== RECORDS SUPPLIED ==

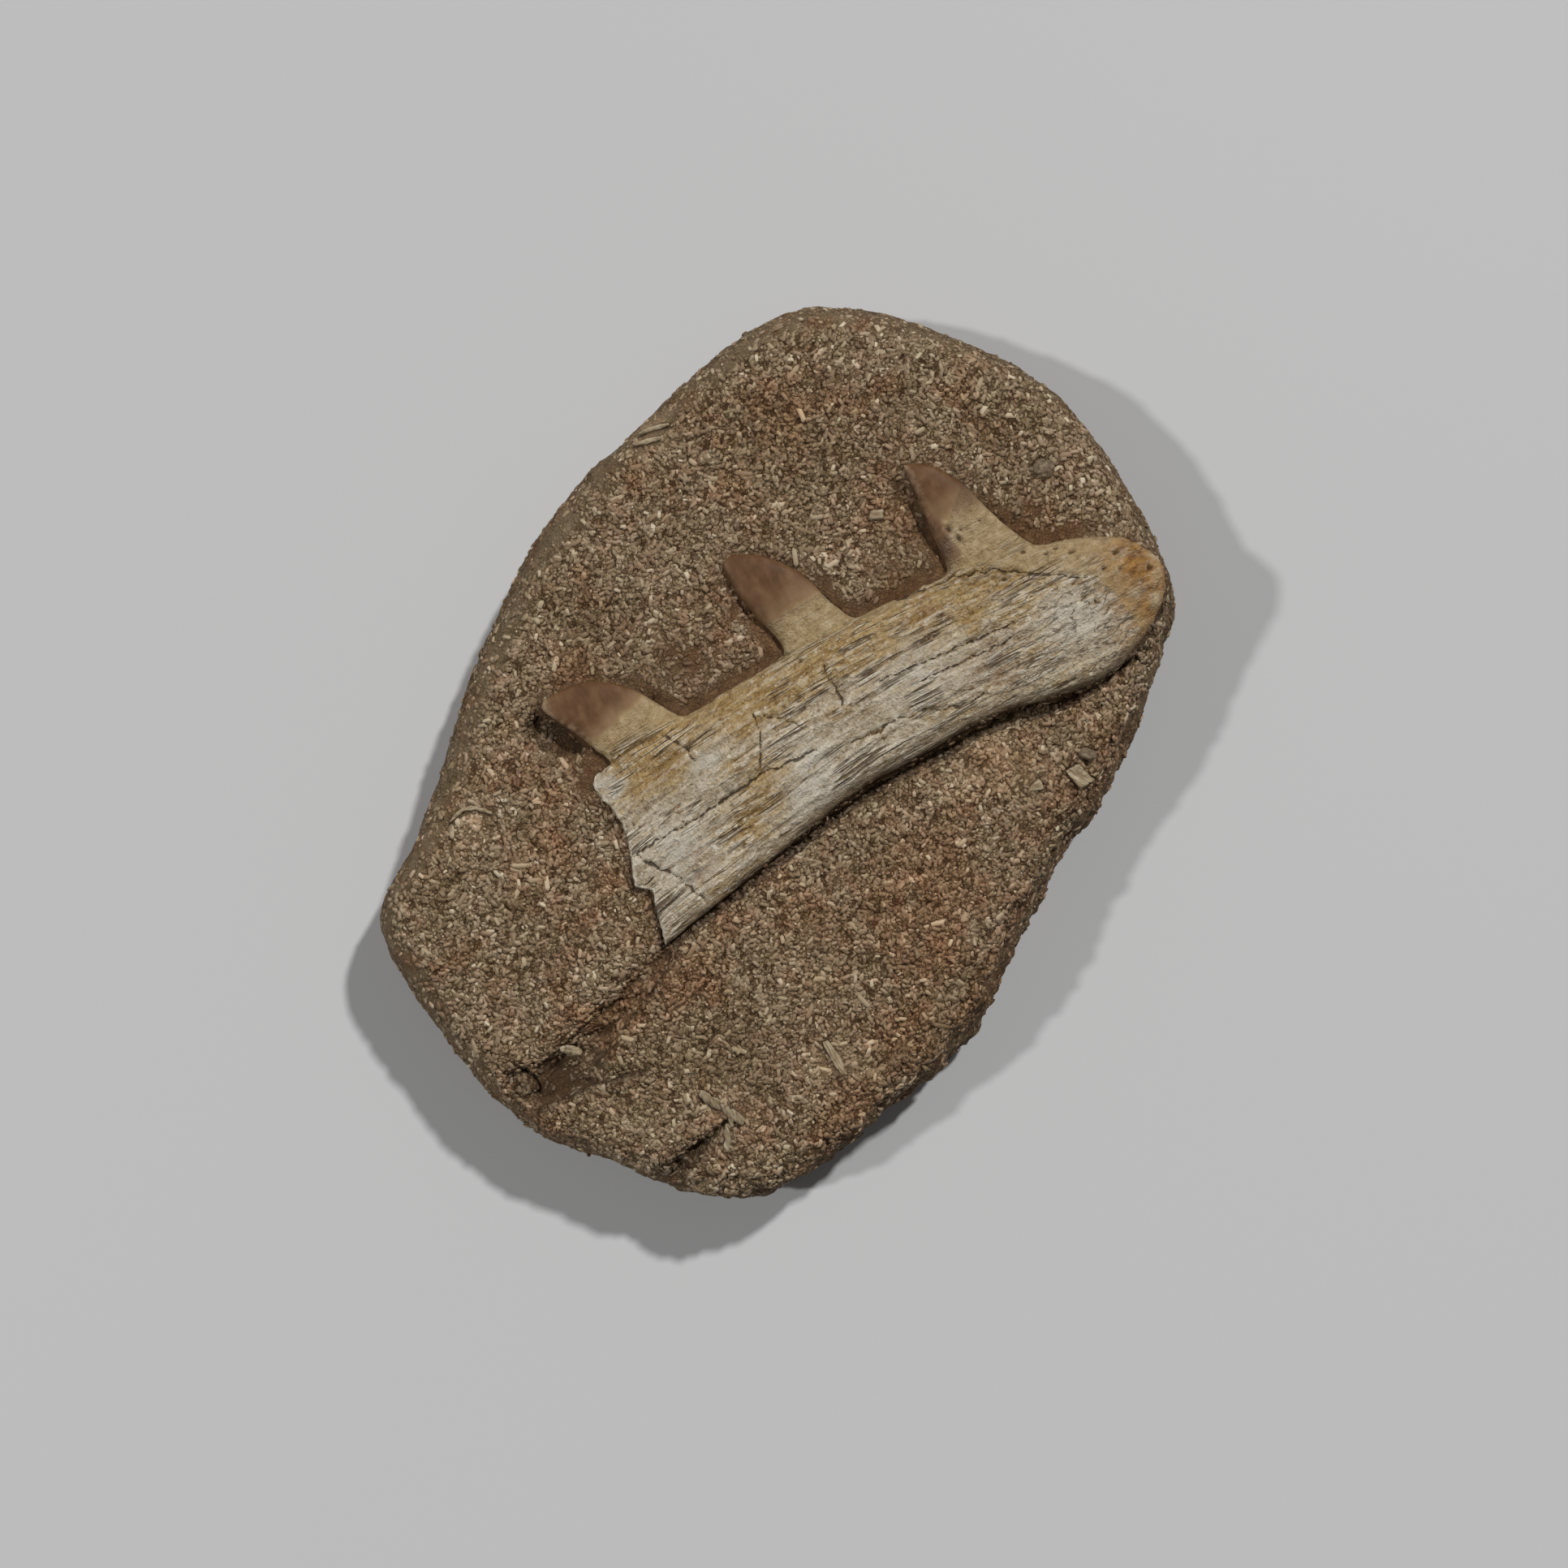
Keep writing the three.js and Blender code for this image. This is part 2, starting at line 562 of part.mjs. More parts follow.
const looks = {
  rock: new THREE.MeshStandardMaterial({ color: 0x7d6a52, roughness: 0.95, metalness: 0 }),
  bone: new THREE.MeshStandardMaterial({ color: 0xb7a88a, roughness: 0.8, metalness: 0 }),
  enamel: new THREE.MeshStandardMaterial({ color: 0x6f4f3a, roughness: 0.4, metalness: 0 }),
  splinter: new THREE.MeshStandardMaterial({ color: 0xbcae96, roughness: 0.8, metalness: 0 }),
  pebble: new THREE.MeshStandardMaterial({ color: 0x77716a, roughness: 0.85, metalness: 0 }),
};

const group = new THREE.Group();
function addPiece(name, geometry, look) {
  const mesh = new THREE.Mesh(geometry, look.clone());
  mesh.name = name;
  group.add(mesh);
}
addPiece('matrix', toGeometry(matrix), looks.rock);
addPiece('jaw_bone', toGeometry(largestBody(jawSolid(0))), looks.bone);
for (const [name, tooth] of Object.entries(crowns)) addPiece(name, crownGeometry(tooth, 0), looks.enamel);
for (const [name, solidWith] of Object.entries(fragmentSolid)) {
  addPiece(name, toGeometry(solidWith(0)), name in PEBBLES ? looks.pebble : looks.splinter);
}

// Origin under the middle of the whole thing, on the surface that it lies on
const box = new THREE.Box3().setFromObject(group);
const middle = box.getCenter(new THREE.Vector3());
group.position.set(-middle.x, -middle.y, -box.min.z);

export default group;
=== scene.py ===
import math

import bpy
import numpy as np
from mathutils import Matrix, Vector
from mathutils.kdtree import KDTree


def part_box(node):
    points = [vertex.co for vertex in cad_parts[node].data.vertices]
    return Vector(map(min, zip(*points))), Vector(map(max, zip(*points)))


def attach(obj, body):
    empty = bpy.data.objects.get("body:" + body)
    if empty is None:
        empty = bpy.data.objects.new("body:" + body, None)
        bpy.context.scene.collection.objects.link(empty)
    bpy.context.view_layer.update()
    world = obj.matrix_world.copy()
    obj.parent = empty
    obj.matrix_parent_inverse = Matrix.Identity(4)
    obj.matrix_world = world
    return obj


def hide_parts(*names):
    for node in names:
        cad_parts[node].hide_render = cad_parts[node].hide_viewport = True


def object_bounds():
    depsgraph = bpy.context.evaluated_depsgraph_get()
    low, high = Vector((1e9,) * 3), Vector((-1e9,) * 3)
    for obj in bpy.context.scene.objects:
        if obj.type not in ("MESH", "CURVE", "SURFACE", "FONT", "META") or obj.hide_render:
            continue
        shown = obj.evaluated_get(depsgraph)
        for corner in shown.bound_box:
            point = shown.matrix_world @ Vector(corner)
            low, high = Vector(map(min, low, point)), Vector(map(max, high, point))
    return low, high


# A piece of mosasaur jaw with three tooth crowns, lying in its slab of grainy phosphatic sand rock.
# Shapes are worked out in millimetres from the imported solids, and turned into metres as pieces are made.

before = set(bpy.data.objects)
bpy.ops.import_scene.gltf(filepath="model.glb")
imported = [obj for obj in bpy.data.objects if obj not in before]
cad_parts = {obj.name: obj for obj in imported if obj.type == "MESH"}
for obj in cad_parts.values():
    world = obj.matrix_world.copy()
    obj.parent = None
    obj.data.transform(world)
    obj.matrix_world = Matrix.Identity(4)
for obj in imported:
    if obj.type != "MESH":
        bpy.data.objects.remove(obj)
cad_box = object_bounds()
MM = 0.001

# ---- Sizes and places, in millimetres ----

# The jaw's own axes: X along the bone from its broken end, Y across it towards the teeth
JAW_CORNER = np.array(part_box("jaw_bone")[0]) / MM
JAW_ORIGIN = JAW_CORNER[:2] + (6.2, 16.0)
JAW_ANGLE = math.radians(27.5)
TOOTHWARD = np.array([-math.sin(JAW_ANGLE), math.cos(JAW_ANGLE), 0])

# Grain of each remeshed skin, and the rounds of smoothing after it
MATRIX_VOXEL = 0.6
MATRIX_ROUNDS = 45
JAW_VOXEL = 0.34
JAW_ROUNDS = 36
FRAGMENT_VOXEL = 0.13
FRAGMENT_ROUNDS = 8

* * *

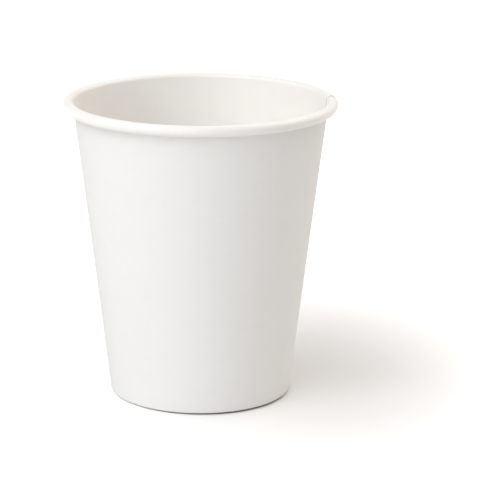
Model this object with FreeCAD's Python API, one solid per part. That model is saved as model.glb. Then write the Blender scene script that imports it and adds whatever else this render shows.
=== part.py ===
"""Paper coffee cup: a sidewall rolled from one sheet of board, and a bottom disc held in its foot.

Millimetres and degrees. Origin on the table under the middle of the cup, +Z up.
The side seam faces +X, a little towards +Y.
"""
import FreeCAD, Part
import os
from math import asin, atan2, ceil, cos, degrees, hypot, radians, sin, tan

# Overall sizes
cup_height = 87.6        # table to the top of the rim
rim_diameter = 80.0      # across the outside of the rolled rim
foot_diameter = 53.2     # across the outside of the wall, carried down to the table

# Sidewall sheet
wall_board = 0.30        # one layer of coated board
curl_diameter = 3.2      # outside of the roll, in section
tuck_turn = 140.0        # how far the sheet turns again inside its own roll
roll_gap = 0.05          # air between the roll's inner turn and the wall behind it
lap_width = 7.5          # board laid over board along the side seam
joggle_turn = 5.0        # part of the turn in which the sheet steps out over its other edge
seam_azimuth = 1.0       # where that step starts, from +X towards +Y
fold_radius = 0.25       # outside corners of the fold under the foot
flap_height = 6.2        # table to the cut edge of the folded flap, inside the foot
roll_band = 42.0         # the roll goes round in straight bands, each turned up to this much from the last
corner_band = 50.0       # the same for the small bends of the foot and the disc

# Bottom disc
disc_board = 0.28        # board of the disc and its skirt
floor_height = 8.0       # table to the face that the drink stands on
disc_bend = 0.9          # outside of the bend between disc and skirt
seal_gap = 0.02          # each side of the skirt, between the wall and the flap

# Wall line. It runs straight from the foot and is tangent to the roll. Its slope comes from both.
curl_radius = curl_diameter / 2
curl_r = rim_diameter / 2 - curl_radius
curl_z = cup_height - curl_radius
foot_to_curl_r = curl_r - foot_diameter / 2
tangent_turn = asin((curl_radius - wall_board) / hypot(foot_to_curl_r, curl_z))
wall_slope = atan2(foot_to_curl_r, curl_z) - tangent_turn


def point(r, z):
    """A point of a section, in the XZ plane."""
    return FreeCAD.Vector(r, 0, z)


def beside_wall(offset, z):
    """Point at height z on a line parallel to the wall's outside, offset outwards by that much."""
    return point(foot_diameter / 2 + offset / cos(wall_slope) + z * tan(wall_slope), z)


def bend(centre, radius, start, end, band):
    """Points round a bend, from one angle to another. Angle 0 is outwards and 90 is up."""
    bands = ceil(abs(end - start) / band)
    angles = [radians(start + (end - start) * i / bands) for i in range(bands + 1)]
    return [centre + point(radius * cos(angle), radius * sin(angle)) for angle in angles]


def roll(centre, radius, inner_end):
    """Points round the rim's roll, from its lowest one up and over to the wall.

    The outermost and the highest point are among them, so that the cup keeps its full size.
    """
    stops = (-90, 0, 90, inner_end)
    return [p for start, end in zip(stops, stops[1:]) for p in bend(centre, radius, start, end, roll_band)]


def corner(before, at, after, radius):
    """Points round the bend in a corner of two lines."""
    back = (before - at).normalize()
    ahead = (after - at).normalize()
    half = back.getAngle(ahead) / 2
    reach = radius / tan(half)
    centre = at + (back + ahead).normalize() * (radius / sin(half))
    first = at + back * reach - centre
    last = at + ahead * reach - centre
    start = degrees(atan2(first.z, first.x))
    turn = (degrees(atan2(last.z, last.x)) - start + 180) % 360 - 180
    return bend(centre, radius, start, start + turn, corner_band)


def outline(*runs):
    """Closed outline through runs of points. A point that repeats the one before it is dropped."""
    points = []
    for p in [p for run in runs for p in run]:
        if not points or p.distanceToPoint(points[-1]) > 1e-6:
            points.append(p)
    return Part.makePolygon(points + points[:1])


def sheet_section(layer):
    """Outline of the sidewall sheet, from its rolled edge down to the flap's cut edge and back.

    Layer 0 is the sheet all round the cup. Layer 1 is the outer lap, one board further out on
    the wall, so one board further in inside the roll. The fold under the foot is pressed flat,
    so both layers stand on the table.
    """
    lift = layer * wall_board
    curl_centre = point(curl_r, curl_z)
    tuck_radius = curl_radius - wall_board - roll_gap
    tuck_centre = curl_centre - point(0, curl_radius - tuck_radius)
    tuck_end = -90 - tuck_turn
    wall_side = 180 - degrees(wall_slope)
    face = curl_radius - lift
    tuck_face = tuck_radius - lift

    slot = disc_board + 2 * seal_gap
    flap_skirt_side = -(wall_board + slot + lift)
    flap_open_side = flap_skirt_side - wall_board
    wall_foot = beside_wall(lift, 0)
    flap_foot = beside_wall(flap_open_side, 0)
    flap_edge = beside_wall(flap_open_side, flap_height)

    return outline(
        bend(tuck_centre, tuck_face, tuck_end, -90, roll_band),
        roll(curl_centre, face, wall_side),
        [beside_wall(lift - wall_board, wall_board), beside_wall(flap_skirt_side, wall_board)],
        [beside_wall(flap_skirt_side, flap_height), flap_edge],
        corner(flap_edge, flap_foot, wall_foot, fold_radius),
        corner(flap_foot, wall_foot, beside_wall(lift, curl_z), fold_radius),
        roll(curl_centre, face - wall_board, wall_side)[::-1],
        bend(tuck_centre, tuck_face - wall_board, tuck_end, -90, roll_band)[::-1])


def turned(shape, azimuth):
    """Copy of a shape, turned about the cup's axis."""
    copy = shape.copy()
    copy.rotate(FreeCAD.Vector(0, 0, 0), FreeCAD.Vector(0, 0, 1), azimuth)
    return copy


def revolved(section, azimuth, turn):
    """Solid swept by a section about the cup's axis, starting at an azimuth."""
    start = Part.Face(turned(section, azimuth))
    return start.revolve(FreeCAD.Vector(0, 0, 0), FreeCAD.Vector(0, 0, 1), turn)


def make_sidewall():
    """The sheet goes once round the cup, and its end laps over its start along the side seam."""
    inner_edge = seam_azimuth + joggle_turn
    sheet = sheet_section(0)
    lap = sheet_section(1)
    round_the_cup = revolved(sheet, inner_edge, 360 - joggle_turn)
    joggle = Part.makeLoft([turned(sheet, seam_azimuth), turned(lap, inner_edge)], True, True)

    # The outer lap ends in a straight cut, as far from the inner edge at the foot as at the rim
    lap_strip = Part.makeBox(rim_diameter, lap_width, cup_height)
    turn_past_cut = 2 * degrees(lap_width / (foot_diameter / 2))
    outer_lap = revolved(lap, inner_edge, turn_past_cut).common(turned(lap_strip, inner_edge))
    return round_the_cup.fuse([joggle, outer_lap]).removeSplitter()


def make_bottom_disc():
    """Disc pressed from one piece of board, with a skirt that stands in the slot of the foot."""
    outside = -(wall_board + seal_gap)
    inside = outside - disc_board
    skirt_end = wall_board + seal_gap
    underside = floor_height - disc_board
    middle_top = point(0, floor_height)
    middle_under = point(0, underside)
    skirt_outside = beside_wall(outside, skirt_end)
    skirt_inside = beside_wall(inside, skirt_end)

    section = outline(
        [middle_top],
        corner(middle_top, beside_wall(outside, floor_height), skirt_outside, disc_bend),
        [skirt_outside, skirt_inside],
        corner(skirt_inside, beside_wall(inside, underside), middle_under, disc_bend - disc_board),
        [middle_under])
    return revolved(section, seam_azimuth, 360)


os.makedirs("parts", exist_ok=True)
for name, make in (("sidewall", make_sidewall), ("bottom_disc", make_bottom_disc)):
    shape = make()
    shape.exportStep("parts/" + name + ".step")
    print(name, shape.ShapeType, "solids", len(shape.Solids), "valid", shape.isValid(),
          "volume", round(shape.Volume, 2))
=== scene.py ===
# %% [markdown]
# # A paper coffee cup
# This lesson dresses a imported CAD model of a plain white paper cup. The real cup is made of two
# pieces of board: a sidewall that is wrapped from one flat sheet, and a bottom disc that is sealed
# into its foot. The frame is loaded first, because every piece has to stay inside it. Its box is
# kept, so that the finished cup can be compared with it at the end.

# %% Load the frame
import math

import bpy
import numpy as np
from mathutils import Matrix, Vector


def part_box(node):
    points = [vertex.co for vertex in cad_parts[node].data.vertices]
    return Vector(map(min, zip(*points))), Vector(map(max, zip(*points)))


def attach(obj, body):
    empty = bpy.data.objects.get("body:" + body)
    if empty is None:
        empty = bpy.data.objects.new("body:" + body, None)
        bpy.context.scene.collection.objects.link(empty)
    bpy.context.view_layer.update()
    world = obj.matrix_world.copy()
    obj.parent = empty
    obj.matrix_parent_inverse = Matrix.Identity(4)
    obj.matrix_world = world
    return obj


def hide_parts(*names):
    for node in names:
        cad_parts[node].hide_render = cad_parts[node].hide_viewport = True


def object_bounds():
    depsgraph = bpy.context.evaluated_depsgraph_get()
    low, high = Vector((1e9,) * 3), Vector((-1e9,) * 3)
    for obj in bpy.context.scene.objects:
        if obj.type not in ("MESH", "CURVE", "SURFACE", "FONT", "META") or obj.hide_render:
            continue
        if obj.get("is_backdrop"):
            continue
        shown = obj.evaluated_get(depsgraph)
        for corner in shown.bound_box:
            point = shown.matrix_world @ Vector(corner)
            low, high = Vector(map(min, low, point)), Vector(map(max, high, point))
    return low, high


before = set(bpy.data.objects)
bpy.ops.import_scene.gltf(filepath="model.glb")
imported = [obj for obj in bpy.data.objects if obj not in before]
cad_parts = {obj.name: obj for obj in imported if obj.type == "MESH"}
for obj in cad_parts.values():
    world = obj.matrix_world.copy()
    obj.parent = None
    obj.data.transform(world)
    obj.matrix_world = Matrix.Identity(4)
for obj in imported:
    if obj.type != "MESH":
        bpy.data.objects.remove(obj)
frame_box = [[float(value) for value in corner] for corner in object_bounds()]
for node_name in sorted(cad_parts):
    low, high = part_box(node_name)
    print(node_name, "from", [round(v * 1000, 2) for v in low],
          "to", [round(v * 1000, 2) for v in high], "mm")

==

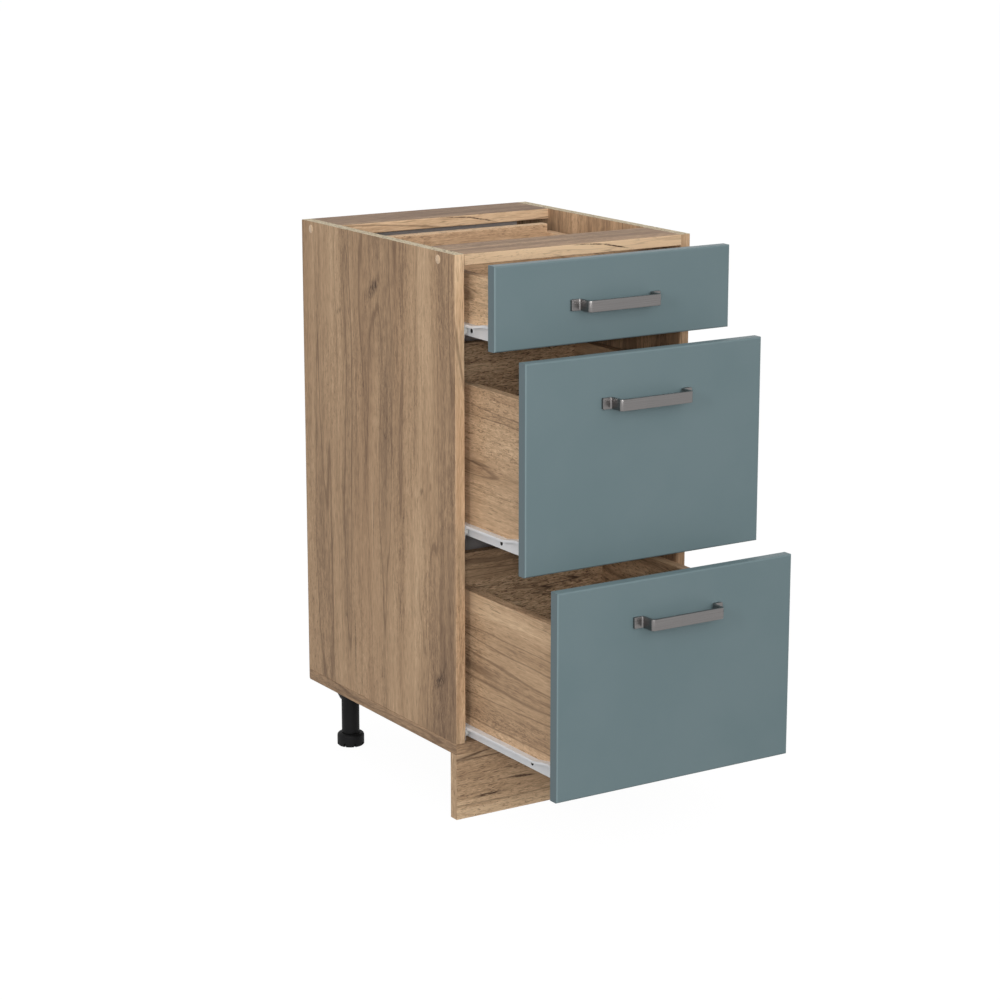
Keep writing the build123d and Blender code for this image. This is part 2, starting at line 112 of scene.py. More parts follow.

== EXERCISE DIRECTIONS ==
Scan the records above for the string "pieces", then report every line that contains it.

== RESULT OF THE TASK ==
# Shapes are worked out in millimetres from the imported solids, and turned into metres as pieces are made.
# pieces of board: a sidewall that is wrapped from one flat sheet, and a bottom disc that is sealed